The degree to which you naturally confront is in large part shaped by your experiences:
- Did you grow up in a passive home? An aggressive home?
- Did you have a traumatic confrontation with a boss, spouse, parent, friend, or some other person?
- Were you exposed to erroneous, passive or aggressive teachings on this subject?
- What are the inclinations of your natural personality? Confrontational? Avoidance?
These are just a few things that can create an imbalance in one direction or the other. However, I think we can all agree that Jesus should be our model, never our experiences. The God-man knew when confrontation needed to be gentle, when it needed a higher degree of intensity, and when to avoid it altogether. And because we have the Holy Spirit and the Bible, we can learn to confront supernaturally! We can grow to be more like Jesus in this area of our lives. It will require a lifetime learning how to do this better, wiser, and more loving.
WARNING #2: Confrontation will be demonized
Therefore, confrontation is both necessary and unavoidable.
I wish I hadn't failed at this so many times. Sometimes I over-confront. Sometimes I under-confront. It feels impossible to get right, even on my best days. How about you? Do you ever feel this way? No wonder it's so tempting just to avoid it altogether. That would be so much easier, wouldn't it? Maybe it's more loving to let "you do you?"

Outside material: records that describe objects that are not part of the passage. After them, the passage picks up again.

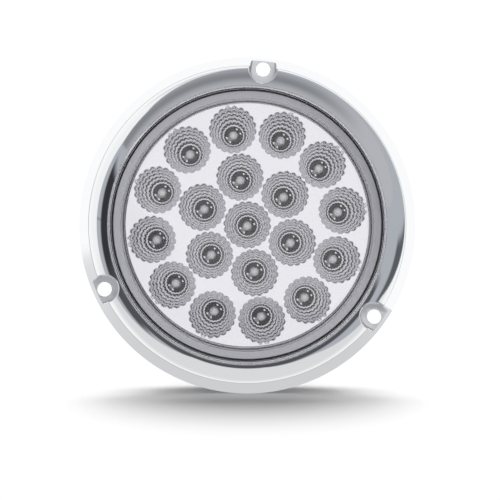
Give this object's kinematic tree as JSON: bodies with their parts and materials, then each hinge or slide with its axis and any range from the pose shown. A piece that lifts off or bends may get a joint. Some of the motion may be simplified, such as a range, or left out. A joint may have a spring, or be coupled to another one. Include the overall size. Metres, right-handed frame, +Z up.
{
  "type": "trailer tail light",
  "caption": "Round sealed LED stop, turn and tail light with a clear lens over fluted reflector cups, in a chrome screw-on flange with a plug socket behind.",
  "frame": {"origin": "on the lamp's axis, in the plane of the panel that the flange is screwed to", "axes": "the lens faces -Y, the housing and plug socket point to +Y, +Z is up as pictured, +X is to the viewer's right"},
  "size_m": [0.1396, 0.0435, 0.1397],
  "materials": {
    "bezel_chrome": "bright chrome plating on moulded plastic",
    "lens_clear": "clear polished polycarbonate",
    "reflector_mirror": "vacuum-metallised plastic",
    "seal_rubber": "matt black rubber",
    "housing_black": "black moulded plastic, fine grain",
    "ring_black": "black moulded plastic",
    "led_package": "grey LED package with a clear dome",
    "board_green": "green solder mask",
    "potting_resin": "black potting resin",
    "terminal_brass": "bright brass",
    "screw_steel": "zinc-plated steel",
    "chip_black": "moulded black package",
    "capacitor_can": "plain aluminium can"
  },
  "bodies": {
    "root": {"board_screw_1": "screw_steel", "board_screw_2": "screw_steel", "board_screw_3": "screw_steel", "capacitor": "capacitor_can", "circuit_board": "board_green", "diode_stop": "chip_black", "diode_tail": "chip_black", "flange_bezel": "bezel_chrome", "housing": "housing_black", "led_01": "led_package", "led_02": "led_package", "led_03": "led_package", "led_04": "led_package", "led_05": "led_package", "led_06": "led_package", "led_07": "led_package", "led_08": "led_package", "led_09": "led_package", "led_10": "led_package", "led_11": "led_package", "led_12": "led_package", "led_13": "led_package", "led_14": "led_package", "led_15": "led_package", "led_16": "led_package", "led_17": "led_package", "led_18": "led_package", "led_19": "led_package", "lens": "lens_clear", "lens_seal": "seal_rubber", "potting": "potting_resin", "reflector": "reflector_mirror", "regulator": "chip_black", "resistor_1": "chip_black", "resistor_2": "chip_black", "retaining_ring": "ring_black", "terminal_1": "terminal_brass", "terminal_2": "terminal_brass", "terminal_3": "terminal_brass"}
  },
  "joints": []
}
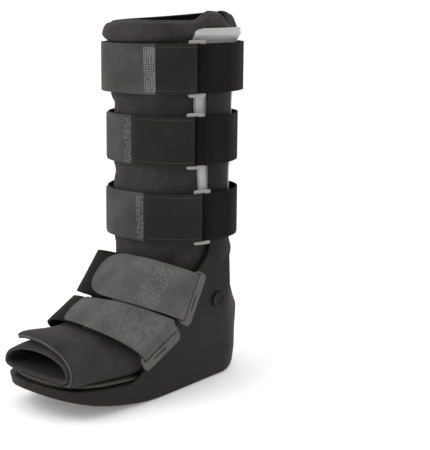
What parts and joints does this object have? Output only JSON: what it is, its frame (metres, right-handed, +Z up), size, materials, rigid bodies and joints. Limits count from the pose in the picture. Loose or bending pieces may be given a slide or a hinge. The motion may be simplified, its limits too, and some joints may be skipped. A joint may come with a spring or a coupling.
{
  "type": "walking boot",
  "caption": "Tall medical walking boot: rigid rocker shell with uprights, open-toed padded liner and hook and loop straps through side rings.",
  "frame": {"origin": "on the floor under the middle of the boot's length and width, as it stands on its sole", "axes": "+Z up along the leg, -Y towards the toes, +X towards the near side with the calf strap rings"},
  "size_m": [0.1417, 0.2789, 0.3985],
  "materials": {
    "shell_plastic": "fine matte moulded",
    "footbed_plastic": "fine matte moulded",
    "liner_fabric": "brushed loop pile over foam",
    "strap_dark": "woven loop webbing",
    "tab_grey": "woven webbing",
    "pad_plastic": "smooth moulded",
    "ring_plastic": "smooth moulded"
  },
  "bodies": {
    "root": {"shell": "shell_plastic", "footbed": "footbed_plastic", "liner": "liner_fabric", "toe_flap": "liner_fabric", "rivet_near": "shell_plastic", "rivet_far": "shell_plastic", "upright_pad_near": "pad_plastic", "upright_pad_far": "pad_plastic", "ankle_ring_near": "ring_plastic", "ankle_ring_far": "ring_plastic", "instep_ring_near": "ring_plastic", "instep_ring_far": "ring_plastic", "top_strap": "strap_dark", "top_tab": "tab_grey", "top_ring_loop": "strap_dark", "top_ring": "ring_plastic", "middle_strap": "strap_dark", "middle_tab": "tab_grey", "middle_ring_loop": "strap_dark", "middle_ring": "ring_plastic", "lower_strap": "strap_dark", "lower_tab": "tab_grey", "lower_ring_loop": "strap_dark", "lower_ring": "ring_plastic", "ankle_strap": "strap_dark", "ankle_tab": "tab_grey", "instep_strap": "strap_dark", "instep_tab": "tab_grey"}
  },
  "joints": []
}
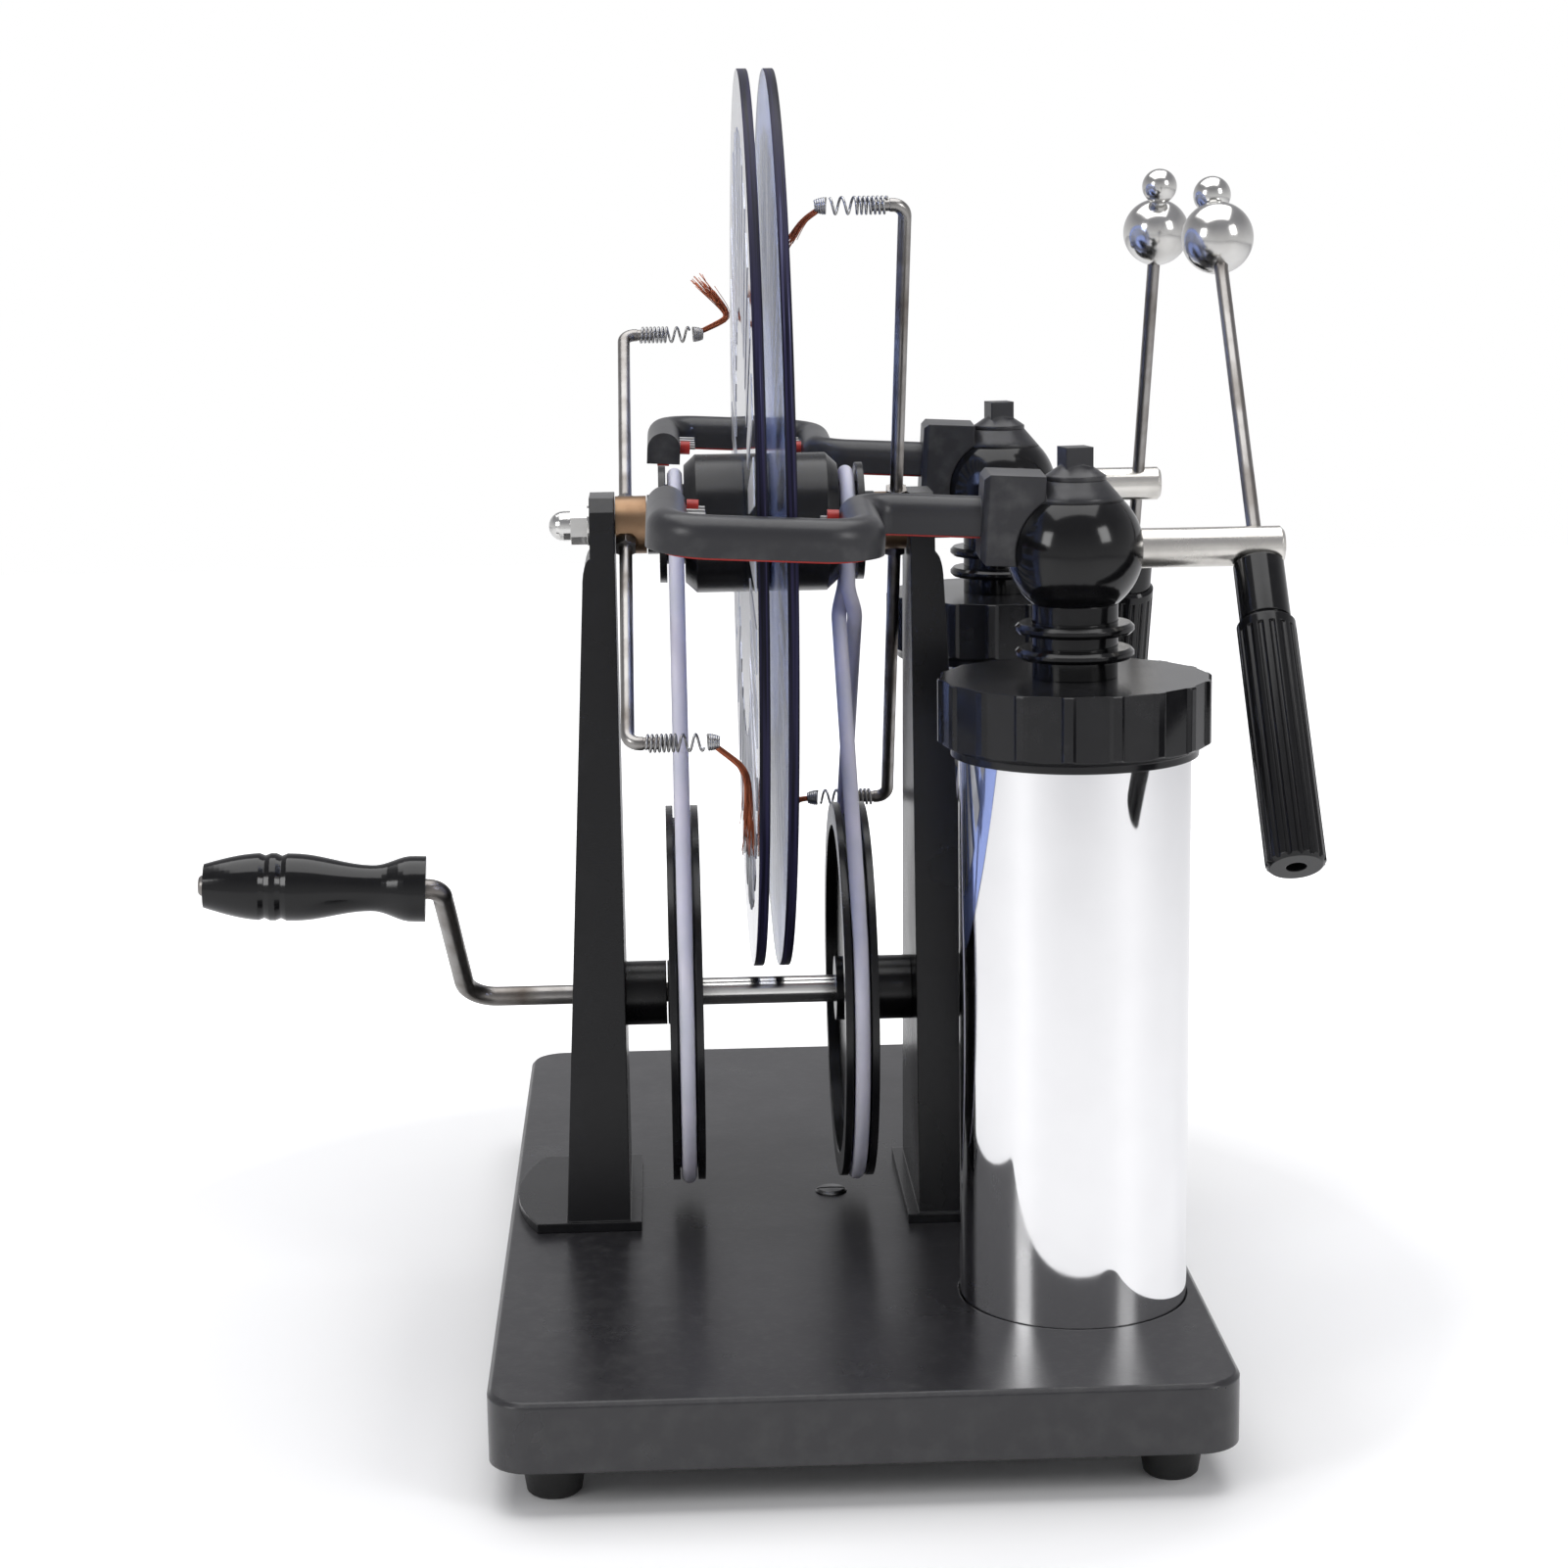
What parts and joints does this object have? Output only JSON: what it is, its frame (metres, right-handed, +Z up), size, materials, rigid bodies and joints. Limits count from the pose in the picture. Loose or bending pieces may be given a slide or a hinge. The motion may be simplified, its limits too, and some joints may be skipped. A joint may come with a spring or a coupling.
{
  "type": "electrostatic induction generator",
  "caption": "Hand-cranked electrostatic generator with contra-rotating acrylic discs, belt drive, neutraliser brushes, combs, storage jars and sliding spark rods on a rectangular base.",
  "frame": {"origin": "on the ground, under the middle of the whole machine's bounding box", "axes": "+X along the disc axle from the crank side to the jar side, +Y away from the viewer, +Z up"},
  "size_m": [0.3133, 0.341, 0.381],
  "materials": {
    "lacquered_base": "satin charcoal lacquer over board",
    "foot_rubber": "matt black rubber",
    "plated_steel": "zinc plated",
    "black_moulding": "black moulded plastic with a soft shine",
    "bright_steel": "drawn bright steel",
    "chrome_plate": "nickel chrome plate, polished",
    "bronze": "sintered bronze",
    "belt_polyurethane": "translucent polyurethane cord",
    "polished_jar_metal": "mirror polished",
    "clear_liner": "clear acrylic",
    "foil": "thin bright foil",
    "brass": "turned brass, slightly tarnished",
    "gloss_black": "polished black plastic",
    "collector_grey": "dark grey satin conductive plastic",
    "red_strip": "red plastic strip",
    "dark_steel": "blackened steel",
    "spring_steel": "bright spring wire",
    "copper_strands": "fine copper strands in a soldered ferrule",
    "blue_acrylic": "clear acrylic with a blue tint"
  },
  "bodies": {
    "machine": {"base_board": "lacquered_base", "rubber_feet": "foot_rubber", "base_underside_screws": "plated_steel", "centre_screw": "plated_steel", "crank_side_upright": "black_moulding", "jar_side_upright": "black_moulding", "disc_axle": "bright_steel", "axle_nuts": "chrome_plate", "axle_spacer": "bright_steel", "shaft_bushes": "bronze", "open_belt": "belt_polyurethane", "crossed_belt": "belt_polyurethane", "jar_tubes": "polished_jar_metal", "jar_liners": "clear_liner", "jar_foils": "foil", "jar_contacts": "brass", "jar_caps": "black_moulding", "neck_insulators": "black_moulding", "terminal_spheres": "gloss_black", "terminal_knobs": "gloss_black", "near_collector": "collector_grey", "far_collector": "collector_grey", "comb_strips": "red_strip", "comb_needles": "plated_steel"},
    "crank": {"crank_rod": "bright_steel", "shaft_spacer": "chrome_plate", "crank_side_pulley": "black_moulding", "jar_side_pulley": "black_moulding", "pulley_grub_screws": "dark_steel"},
    "handle": {"crank_handle": "gloss_black"},
    "crank_side_disc_body": {"crank_side_disc": "blue_acrylic", "crank_side_sectors": "foil", "crank_side_hub": "black_moulding", "crank_side_hub_plate": "black_moulding", "crank_side_hub_bushes": "bronze"},
    "crank_side_neutraliser": {"crank_side_collar": "brass", "crank_side_rods": "bright_steel", "crank_side_nuts": "plated_steel", "crank_side_springs": "spring_steel", "crank_side_upper_brush": "copper_strands", "crank_side_lower_brush": "copper_strands"},
    "jar_side_disc_body": {"jar_side_disc": "blue_acrylic", "jar_side_sectors": "foil", "jar_side_hub": "black_moulding", "jar_side_hub_plate": "black_moulding", "jar_side_hub_bushes": "bronze"},
    "jar_side_neutraliser": {"jar_side_collar": "brass", "jar_side_rods": "bright_steel", "jar_side_nuts": "plated_steel", "jar_side_springs": "spring_steel", "jar_side_upper_brush": "copper_strands", "jar_side_lower_brush": "copper_strands"},
    "near_arm": {"near_arm_tube": "bright_steel"},
    "near_spark_rod": {"near_discharge_rod": "bright_steel", "near_discharge_balls": "chrome_plate", "near_discharge_handle": "gloss_black"},
    "far_arm": {"far_arm_tube": "bright_steel"},
    "far_spark_rod": {"far_discharge_rod": "bright_steel", "far_discharge_balls": "chrome_plate", "far_discharge_handle": "gloss_black"}
  },
  "joints": [
    {"name": "crank_spin", "type": "hinge", "parent": "machine", "child": "crank", "pos_m": [0.0123, 0, 0.099], "axis": [1, 0, 0], "continuous": true},
    {"name": "handle_spin", "type": "hinge", "parent": "crank", "child": "handle", "pos_m": [-0.09012, -0.043, 0.14353], "axis": [-0.9976, -0.0485, 0.0502], "continuous": true},
    {"name": "crank_side_disc_spin", "type": "hinge", "parent": "machine", "child": "crank_side_disc_body", "pos_m": [0.0123, 0, 0.246], "axis": [1, 0, 0], "continuous": true},
    {"name": "jar_side_disc_spin", "type": "hinge", "parent": "machine", "child": "jar_side_disc_body", "pos_m": [0.0123, 0, 0.246], "axis": [1, 0, 0], "continuous": true},
    {"name": "crank_side_neutraliser_tilt", "type": "hinge", "parent": "machine", "child": "crank_side_neutraliser", "pos_m": [0.0123, 0, 0.246], "axis": [1, 0, 0], "range_deg": [-14, 26]},
    {"name": "jar_side_neutraliser_tilt", "type": "hinge", "parent": "machine", "child": "jar_side_neutraliser", "pos_m": [0.0123, 0, 0.246], "axis": [1, 0, 0], "range_deg": [-1, 32]},
    {"name": "near_arm_swing", "type": "hinge", "parent": "machine", "child": "near_arm", "pos_m": [0.0958, -0.095, 0.2468], "axis": [1, 0, 0], "range_deg": [-25, 60]},
    {"name": "far_arm_swing", "type": "hinge", "parent": "machine", "child": "far_arm", "pos_m": [0.0958, 0.095, 0.2468], "axis": [1, 0, 0], "range_deg": [-60, 20]},
    {"name": "near_rod_slide", "type": "slide", "parent": "near_arm", "child": "near_spark_rod", "axis": [0, 0.6157, 0.788], "range_m": [-0.08, 0]},
    {"name": "far_rod_slide", "type": "slide", "parent": "far_arm", "child": "far_spark_rod", "axis": [0, -0.3859, 0.9225], "range_m": [-0.066, 0.014]}
  ],
  "couplings": [
    {"joint": "crank_side_disc_spin", "follows": "crank_spin", "ratio": 3.898},
    {"joint": "jar_side_disc_spin", "follows": "crank_spin", "ratio": -3.898}
  ]
}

But we all know better. We have all been part of a family or organization that failed to confront, resulting in harm to others or the culture. Good people pay the price due to the inactions of those they were counting on to safeguard the whole. Therefore, I am all the more convinced we are to embrace this daunting task for the sake of our witness, our calling, and those we love.
Humbly. Teachably. Consistently.
Wow! Wow! Wow! - am I really about to leave a comment?? I am! God truly spoke directly to me, through this message. The Bay Hills notification rang to notify me of this message as I was wiping tears from my face and feeling so lost and confused in the middle of my thoughts to confront a situation or not, and how to go about it. God is working in and around me and I never heard/seen him so clearly in my life. Thank you Pastor Allen for this life changing message.
My tendency and preference is always to either confront gently or avoid it altogether. I am learning that even setting boundaries can be a confrontation to people who aren't use to respecting them. So... I have to learn to become comfortable with sometimes making people uncomfortable....Jesus did.
I think a lot of this ties into confession too. Personally I value confession within a church, but is often avoided in most of them, because it usually requires: Confrontation. To me confrontation with a brother or sister in Christ is a LOT different than confrontation with someone outside of the body, and I know the bible speaks on that. But as I continue to always grow in my faith...I see this church body growing in ours as a whole, and I think you are right, that this is part of revival.
I'm excited about this article, and excited to witness all the things to come.
Thanks Allen for your time on it and sharing your gifts and knowledge with us!
Confrontation is a learned behavior that, for me, requires self discipline. I used to have a tendency to say words that cut like a knife, believing that I had a right to confront in this manner. But it didn't work out in the end for me or the other person. I have learned that there's a balance to maintain, you must respect the other person and choose your words carefully in order to encourage open dialogue that will help. This can be hard to do when every fiber in your body wants to scream #! @*&%. The more seasoned I get in this life, the less confrontation I am encountering. But, I'm still a work in progress and I thank God for His grace!